The story of my first Charlotte crush
Last December, Realtor.com ranked the Charlotte, North Carolina housing market third-best positioned in America for growth in 2021. They weren’t wrong, as many newcomers have discovered about our sylvan patch of earth. The Queen City is lovely.
It’s amusing to recall my parents’ initial reaction when they found out I was moving here from Northern Virginia, where I’d grown up, two decades ago. Hearing the news, they reacted like prisoners who’d learned a fellow inmate planned an after-sundown dash for freedom.
Of course, they had never visited Charlotte, and their loving yet misplaced apprehension ran from spiritual (“are there enough other Catholics?”) to sartorial (“what if you need a new suit?”). I assured them both a cathedral and a Brooks Brothers were closer to my prospective home than their own. The place was known as “Banktown”, for goodness’ sake!

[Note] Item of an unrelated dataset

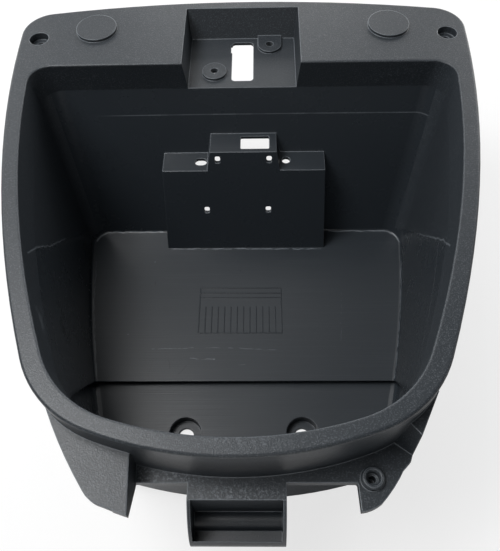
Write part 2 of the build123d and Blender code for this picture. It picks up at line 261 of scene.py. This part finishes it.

Given this personal history, I had no choice but to share with my parents the crushing details of an autumn 2001 fender-bender that happened my first year in town. On that evening I had stopped after work at SouthPark Mall, and was walking distractedly through the parking lot, back to my car.
Had I been paying closer attention, I’d have noticed two things. First, my driver-side door panel was freshly pancaked. Second, my side-view mirror simply was no more. Instead I struggled to open my door, now hopelessly out of alignment.
That’s when I heard it: “Dude, a monster truck drove over your car.” A man who’d witnessed the accident said these words to me. The look on his face was equal parts “that was awesome” and “man, I’m glad that’s not my car.”
The driver, a terrified teen, hadn’t actually fled. The misadventure had just happened, and he was circling with the flow of traffic, back to the scene of the flattening. Pretty decent composure, all things considered.
It wasn’t technically a monster truck, but rather a pickup with massively oversized tires. Nor did it summit my car as one answering to “Grave Digger”, “Widow Maker” or “Negative Interest Rate” might have done. The young motorist simply hadn’t straightened out his steering wheel when he’d parked next to me. Upon backing out, his enormous front-right tire rode up my door and over my erstwhile mirror.
These were distinctions without a difference when I telephoned my father later that evening. Could I have played it straight? Sure, but sometimes the universe sends you a clear signal, and you just have to go with it.
I described the accident exactly as the witness had put it to me, placing particular emphasis on the words “monster truck” in my retelling. There was a pause, followed by laughter on his end. I won’t soon forget what I heard him tell my mom after catching his breath: “Honey, it’s even worse than I feared!”
Of course, monster trucks don’t prowl about the streets of Charlotte, seeking the ruin of sedans. My dad simply had an overactive imagination, and reports of my misfortune fed into it. He’s visited many times since, and come to love this fair city as much as his son does.
So to those who are, as my father was at first, in the dark about the Queen City, I say this: Come and start a new life here, just as I did. You won’t regret it.
Please do straighten your wheel, though, whenever you park. Especially if you drive a monster truck.